Scientific Data Management in the Age of Big Data: An Approach Supporting a Resilience Index Development Effort

Front Environ Sci. 2019 Jun 4;7(Article 72):1-13. doi: 10.3389/fenvs.2019.00072.

Abstract

The increased availability of publicly available data is, in many ways, changing our approach to conducting research. Not only are cloud-based information resources providing supplementary data to bolster traditional scientific activities (e.g., field studies, laboratory experiments), they also serve as the foundation for secondary data research projects such as indicator development. Indicators and indices are a convenient way to synthesize disparate information to address complex scientific questions that are difficult to measure directly (e.g., resilience, sustainability, well-being). In the current literature, there is no shortage of indicator or index examples derived from secondary data with a growing number that are scientifically focused.

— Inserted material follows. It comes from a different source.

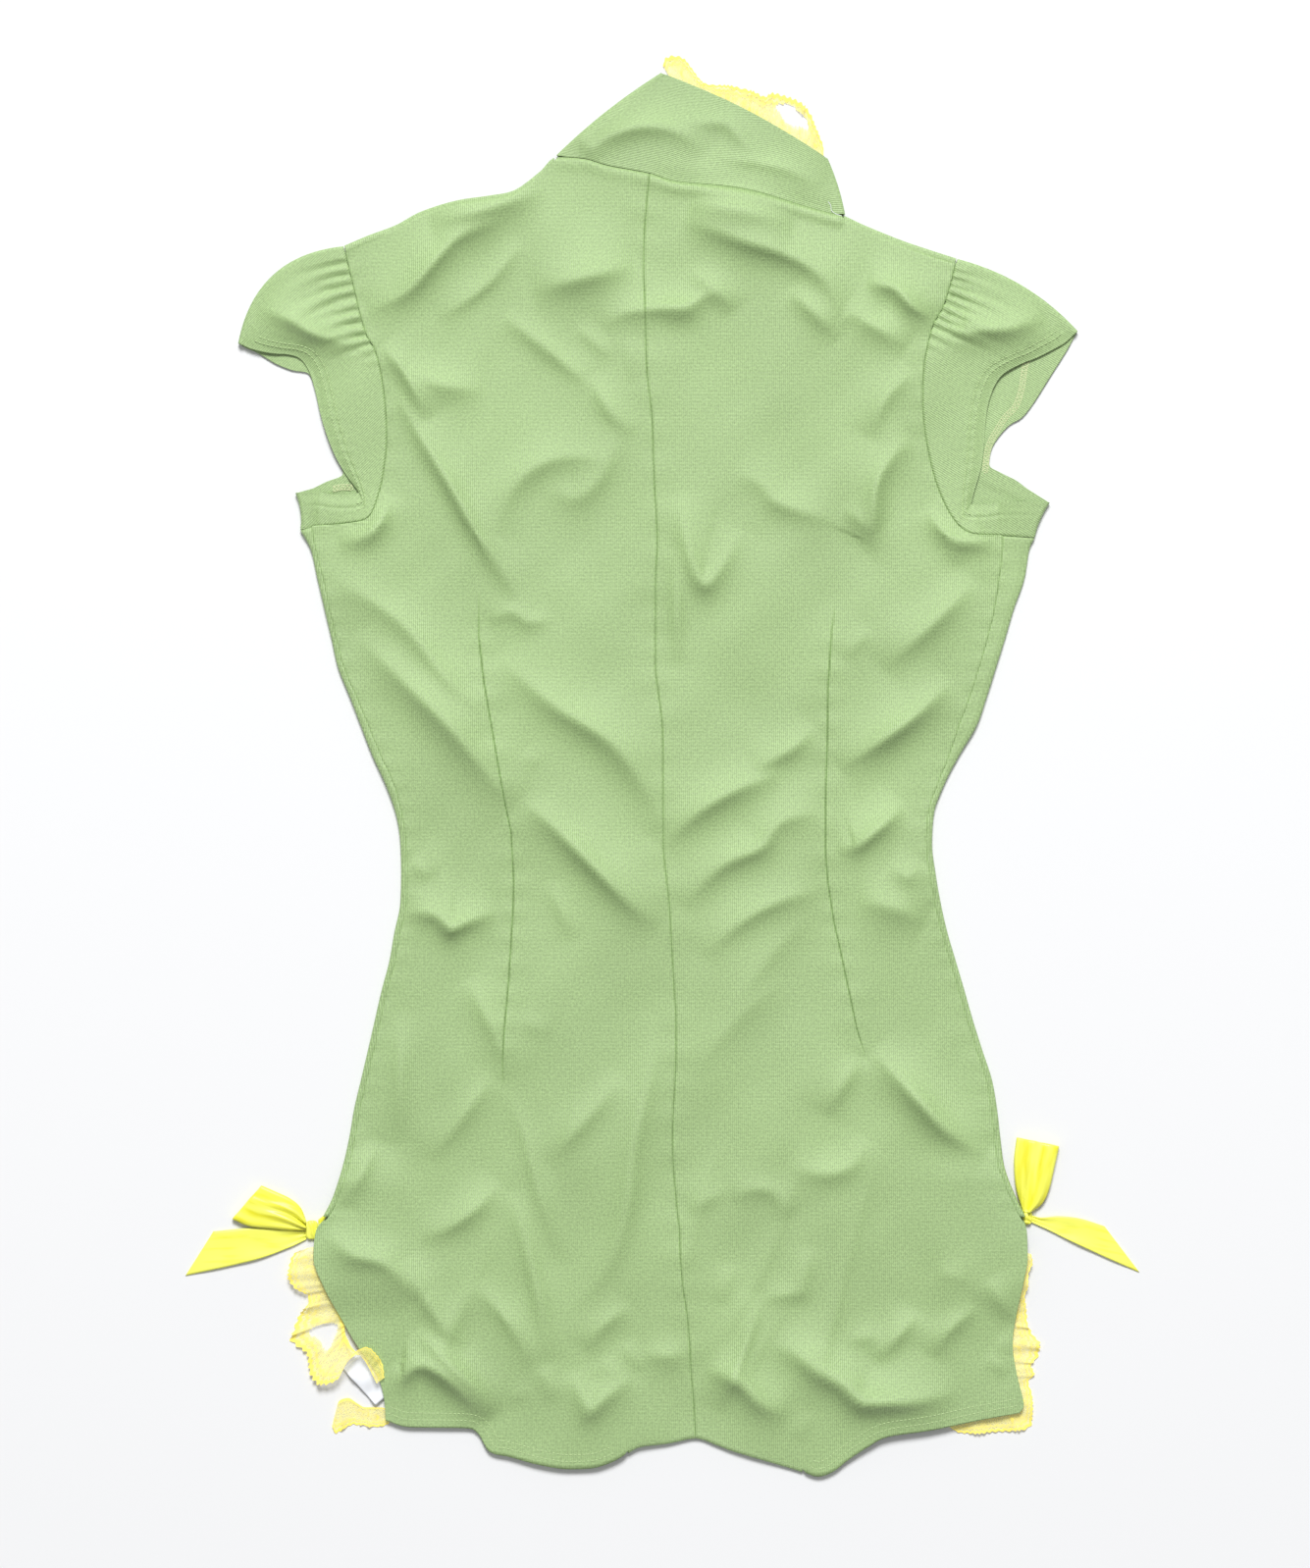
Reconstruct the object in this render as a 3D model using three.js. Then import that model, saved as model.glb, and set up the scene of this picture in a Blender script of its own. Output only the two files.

However, little information is provided describing the management approaches and best practices used to govern the data underpinnings supporting these efforts. From acquisition to storage and maintenance, secondary data research products rely on the availability of relevant, high-quality data, repeatable data handling methods and a multi-faceted data flow process to promote and sustain research transparency and integrity. The U.S. Environmental Protection Agency recently published a report describing the development of a climate resilience screening index which used over one million data points to calculate the final index. The pool of data was derived exclusively from secondary sources such as the U.S. Census Bureau, Bureau of Labor Statistics, Postal Service, Housing and Urban Development, Forestry Services and others. Available data were presented in various forms including portable document format (PDF), delimited ASCII and proprietary format (e.g., Microsoft Excel, ESRI ArcGIS). The strategy employed for managing these data in an indicator research and development effort represented a blend of business practices, information science, and the scientific method. This paper describes the approach, highlighting key points unique for managing the data assets of a smaller scale research project in an era of "big data."

Keywords: Curation; Data Management; Framework; Indicators; Resilience.